HISTOIRE

Profit ou créativité?

Karen Keygnaert est, depuis des années déjà, un chef étoilé. Mais la préparation et le service de menus gastronomiques élaborés lui sont devenus personnellement de plus en plus difficiles. C’est pourquoi, avec Cantine Copine à Bruges, elle opte un concept plus petit : quatorze tables, cinq jours par semaine, une cuisine ouverte et la proximité avec ses hôtes. « Je trouve cette formule beaucoup plus charmante. »

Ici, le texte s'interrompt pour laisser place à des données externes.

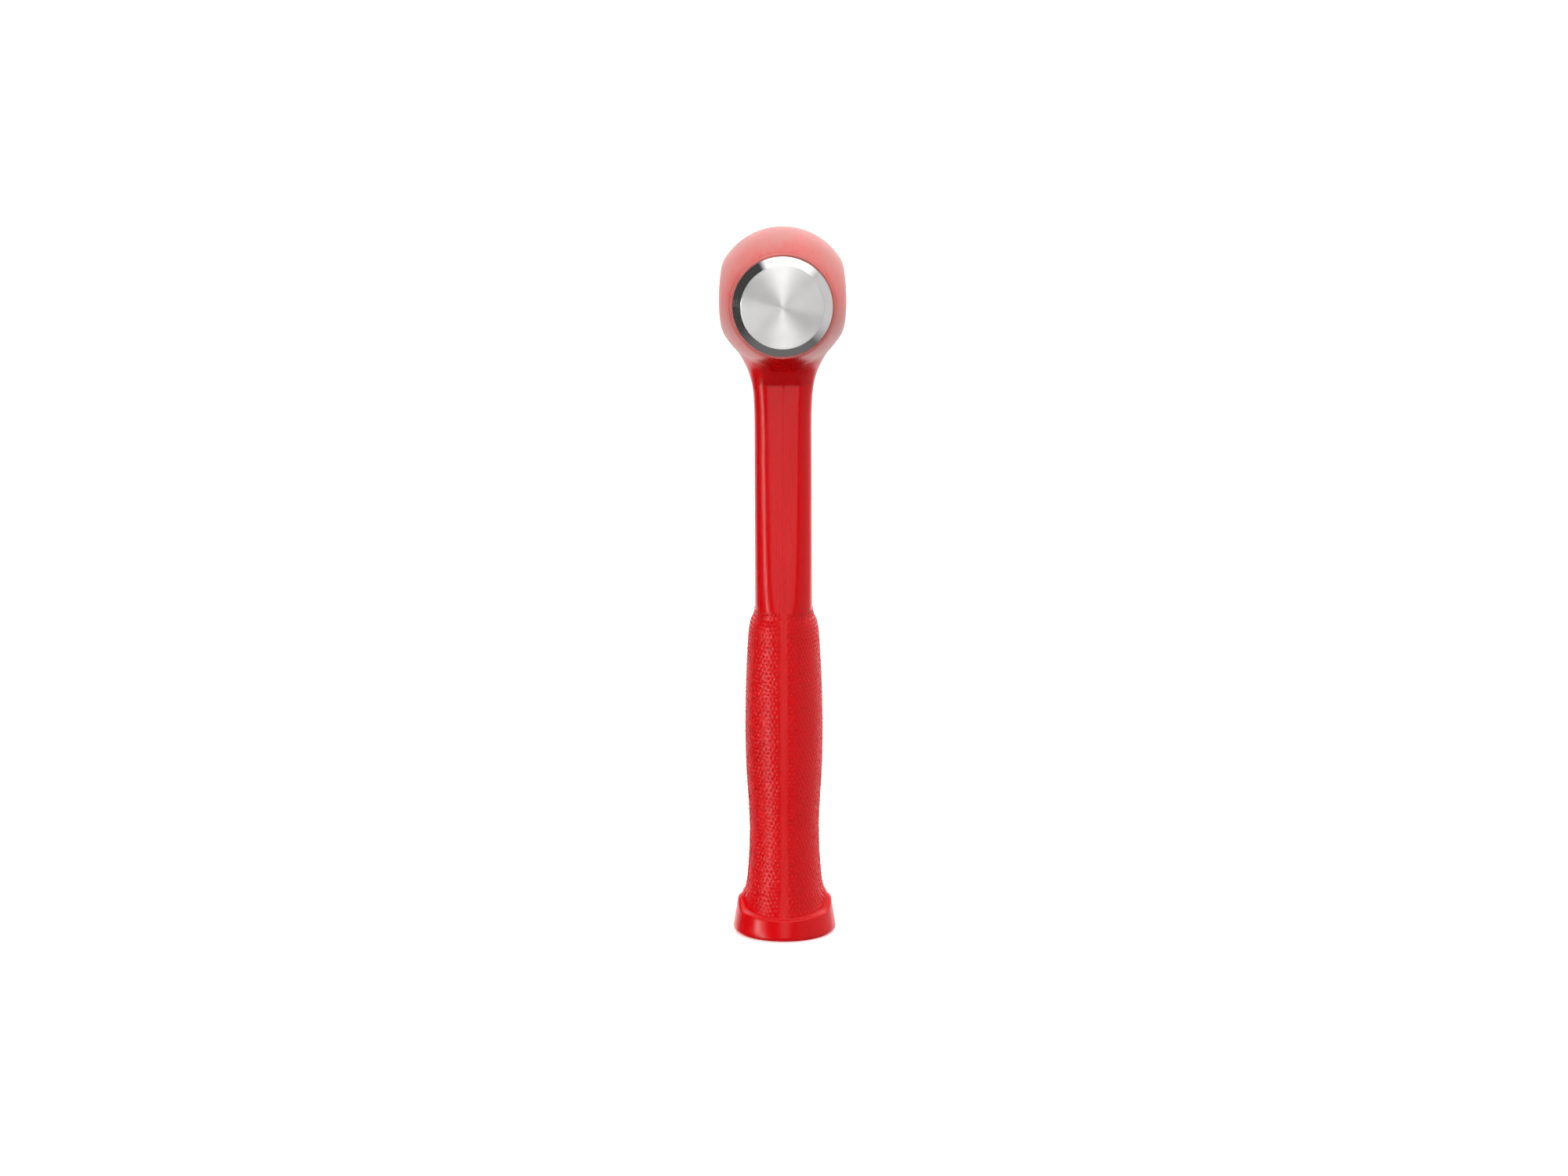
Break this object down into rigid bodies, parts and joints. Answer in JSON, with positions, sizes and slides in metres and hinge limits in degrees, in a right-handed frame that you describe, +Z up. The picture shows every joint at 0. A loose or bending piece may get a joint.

Profit ou créativité? Le chef flamand, Karen Keygnaert, trouve l’originalité dans son propre style

Formation classique

Karen Keygnaert a suivi une formation classique auprès d’Arnold Hanbuckers au restaurant gastronomique étoilé
De Herborist situé à Bruges. Elle a également ouvert, avec son mentor, le restaurant A'Qi à Bruges en 2009, qu’elle gérera seule pendant près de quatre ans après le départ à la retraite de Hanbuckers. Le restaurant fut un grand succès : les tables étaient complètes et Karen a reçu, aux côtés de Hanbuckers et comme seule chef féminin en Flandre, une étoile Michelin.

Toutefois, lors de vacances avec son partenaire à Fuerteventura, Karen réalisa soudain qu’elle ne voulait vraiment pas retourner à A'Qi. « Je ne voyais pas ou à peine mes hôtes, j’étais cachée en cuisine. Dans mon restaurant actuel Cantine Copine je suis beaucoup plus proche des gens pour qui je cuisine. Ainsi, je peux papoter avec tout le monde. Je trouve ce concept beaucoup plus jovial et charmant qu’un restaurant normal. »

Formation classique
Formation classique

Doutes sur l’avenir de la gastronomie

Karen doute aussi de la survie de la cuisine gastronomique. « Les gens ne veulent plus s’asseoir autour d’une table pendant des heures et des heures, avec tout ce tralala de circonstance. Ils veulent aussi avoir le choix et ne pas devoir se conformer à un menu fixe. Le prix joue ici également un rôle. Cuisiner au niveau étoilé n’est guère rentable : il suffit de voir tous les produits de luxe qui se trouvent sur l’assiette et toutes les préparations qui requièrent énormément de travail. »

Karen est satisfaite de sa brigade : maîtresse Päivi, cuisinier Ruben et apprenti cuisinier Oannes. « Nous proposons des plats délicieux, un bel endroit et une ambiance agréable. Pas de non-sens autour de la cuisine. Si les personnes le demandent, nous pouvons tous très bien expliquer ce qu’il y a dans les assiettes. Mais nous ne l’imposons pas. Il est dès lors aussi possible de venir manger un bout rapidement, par exemple sur le temps de midi. Parfois, des hommes d’affaires sont repartis en moins d’une heure. »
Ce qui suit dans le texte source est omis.